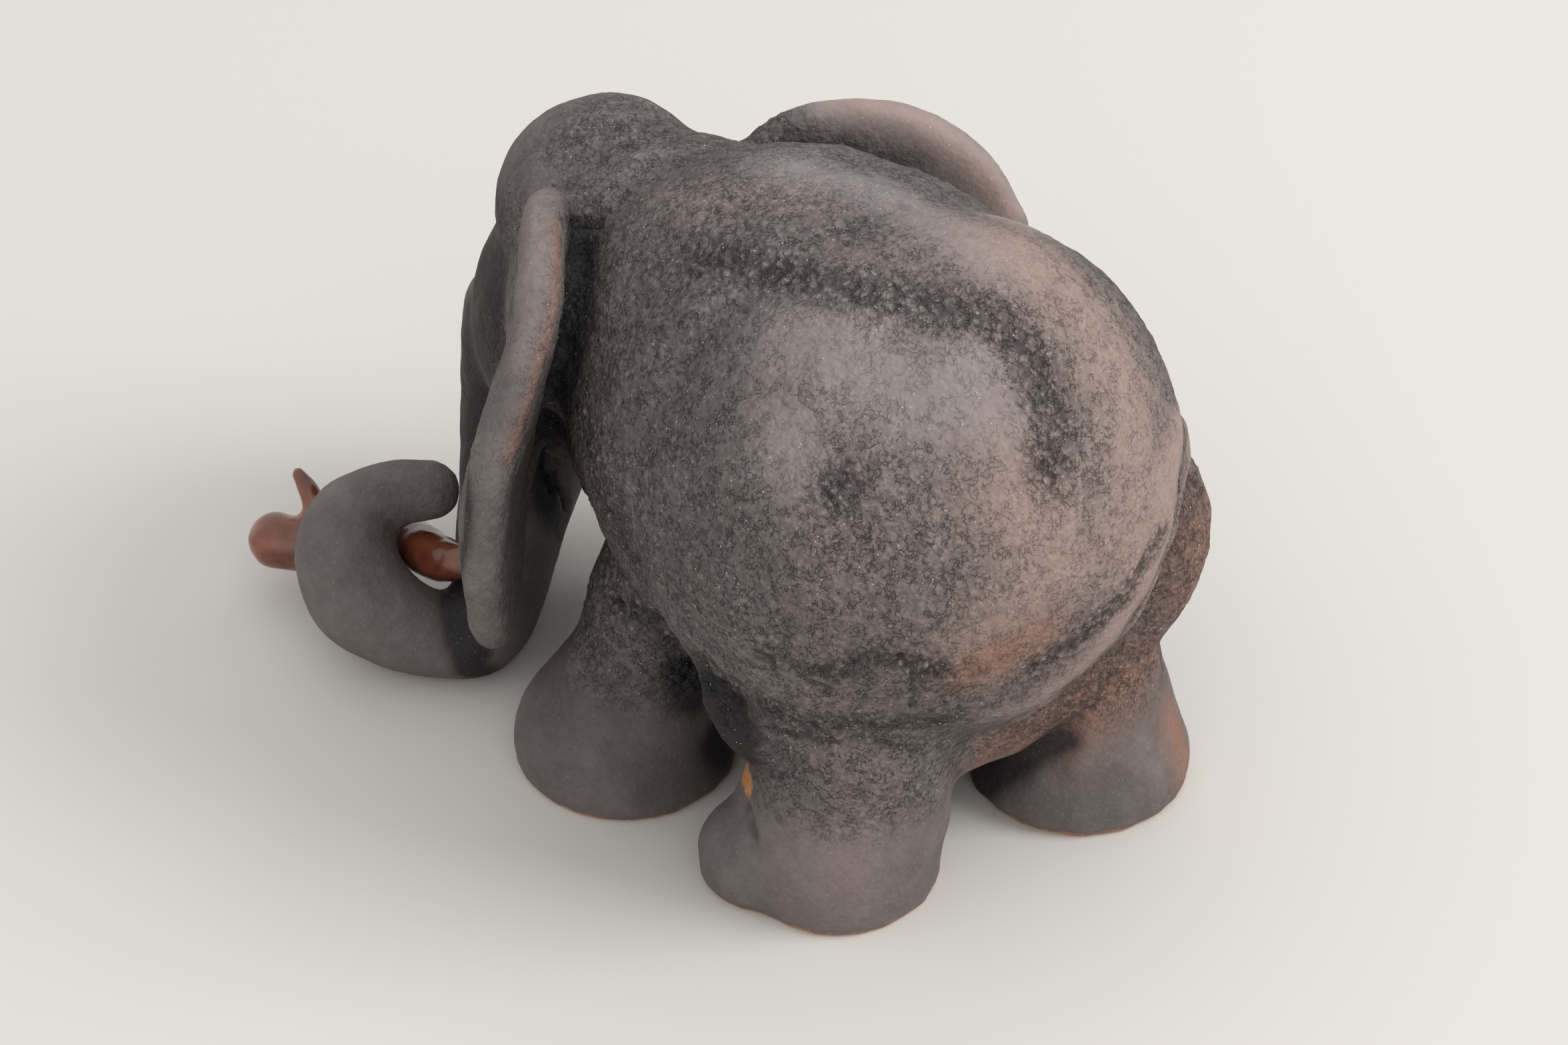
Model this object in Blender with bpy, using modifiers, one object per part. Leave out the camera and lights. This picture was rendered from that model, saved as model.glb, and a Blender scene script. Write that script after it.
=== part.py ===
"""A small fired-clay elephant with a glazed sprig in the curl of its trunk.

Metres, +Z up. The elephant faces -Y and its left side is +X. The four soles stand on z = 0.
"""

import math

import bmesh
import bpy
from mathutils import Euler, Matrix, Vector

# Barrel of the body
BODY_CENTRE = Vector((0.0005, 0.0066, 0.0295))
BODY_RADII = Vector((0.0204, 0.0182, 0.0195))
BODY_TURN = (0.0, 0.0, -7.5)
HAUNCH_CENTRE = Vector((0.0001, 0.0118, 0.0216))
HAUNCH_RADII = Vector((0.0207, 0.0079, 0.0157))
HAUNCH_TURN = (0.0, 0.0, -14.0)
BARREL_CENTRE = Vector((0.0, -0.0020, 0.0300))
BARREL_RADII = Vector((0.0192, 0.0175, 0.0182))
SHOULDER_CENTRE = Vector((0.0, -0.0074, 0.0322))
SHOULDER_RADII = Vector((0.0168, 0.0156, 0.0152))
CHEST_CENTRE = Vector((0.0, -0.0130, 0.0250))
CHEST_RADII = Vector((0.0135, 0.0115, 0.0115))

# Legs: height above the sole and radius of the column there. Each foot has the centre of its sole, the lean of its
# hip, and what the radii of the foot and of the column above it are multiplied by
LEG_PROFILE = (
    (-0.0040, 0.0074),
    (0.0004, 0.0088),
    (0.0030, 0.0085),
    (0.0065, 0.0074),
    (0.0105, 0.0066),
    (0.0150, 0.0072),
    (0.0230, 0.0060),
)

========

What is needed - Print, please, the lines from the first line of the material through the line that contains "from mathutils import Euler, Matrix, Vector", exactly as written and with nothing added.

Solved exercise -
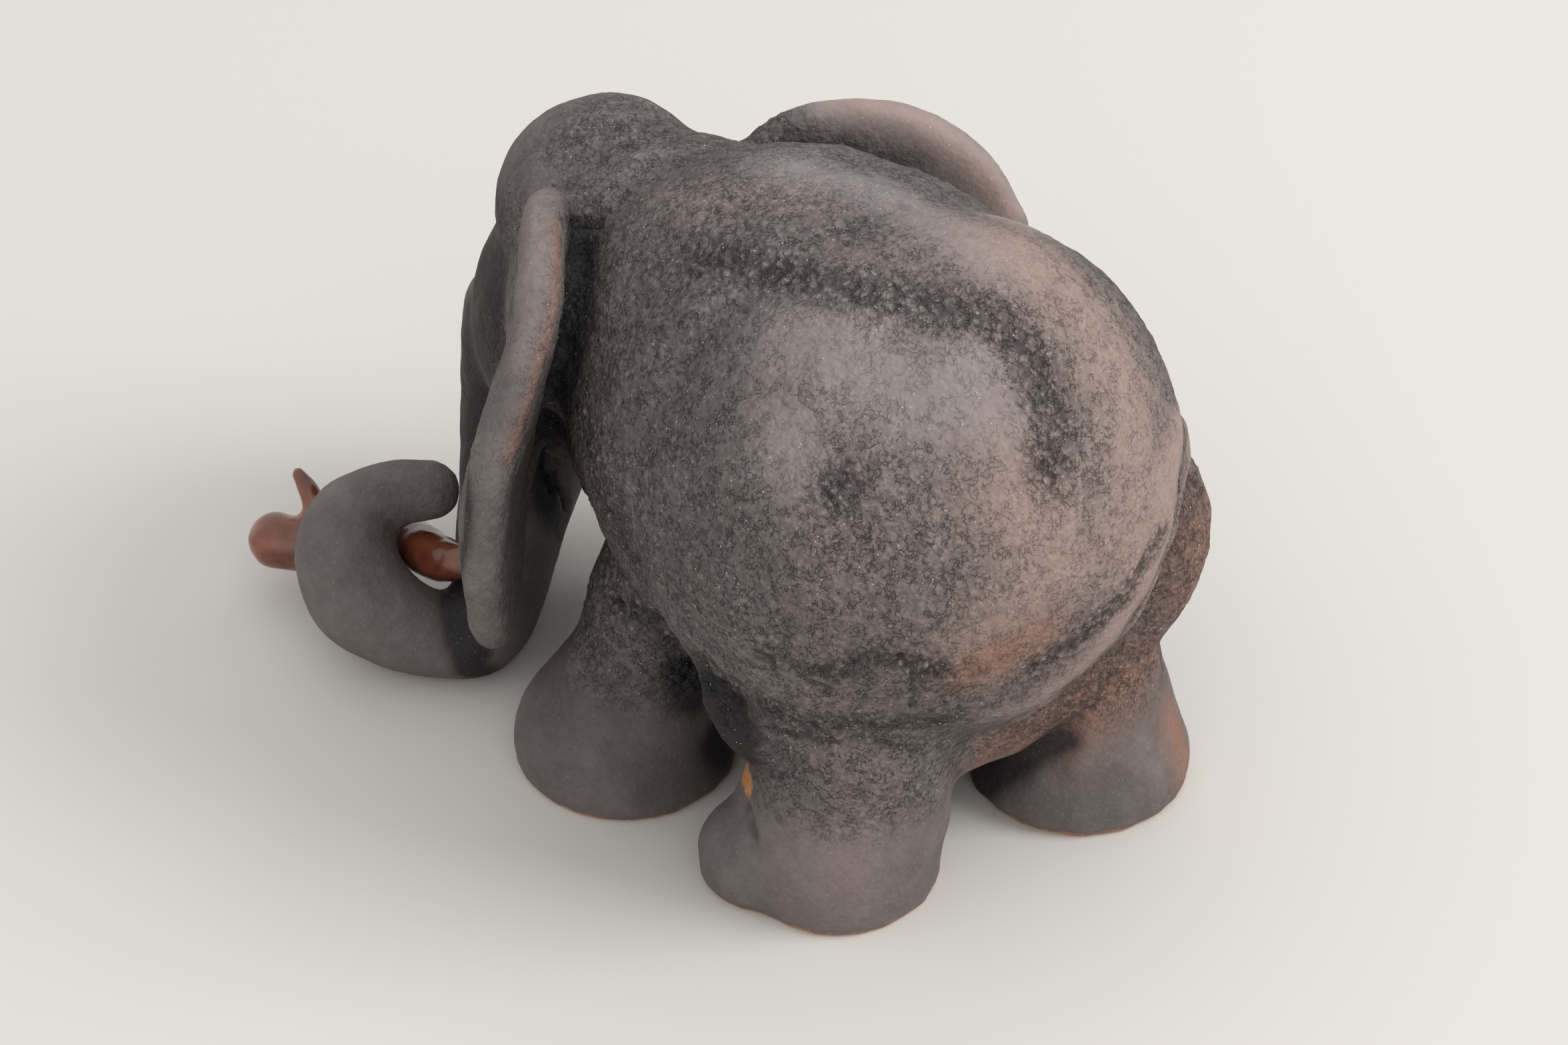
Model this object in Blender with bpy, using modifiers, one object per part. Leave out the camera and lights. This picture was rendered from that model, saved as model.glb, and a Blender scene script. Write that script after it.
=== part.py ===
"""A small fired-clay elephant with a glazed sprig in the curl of its trunk.

Metres, +Z up. The elephant faces -Y and its left side is +X. The four soles stand on z = 0.
"""

import math

import bmesh
import bpy
from mathutils import Euler, Matrix, Vector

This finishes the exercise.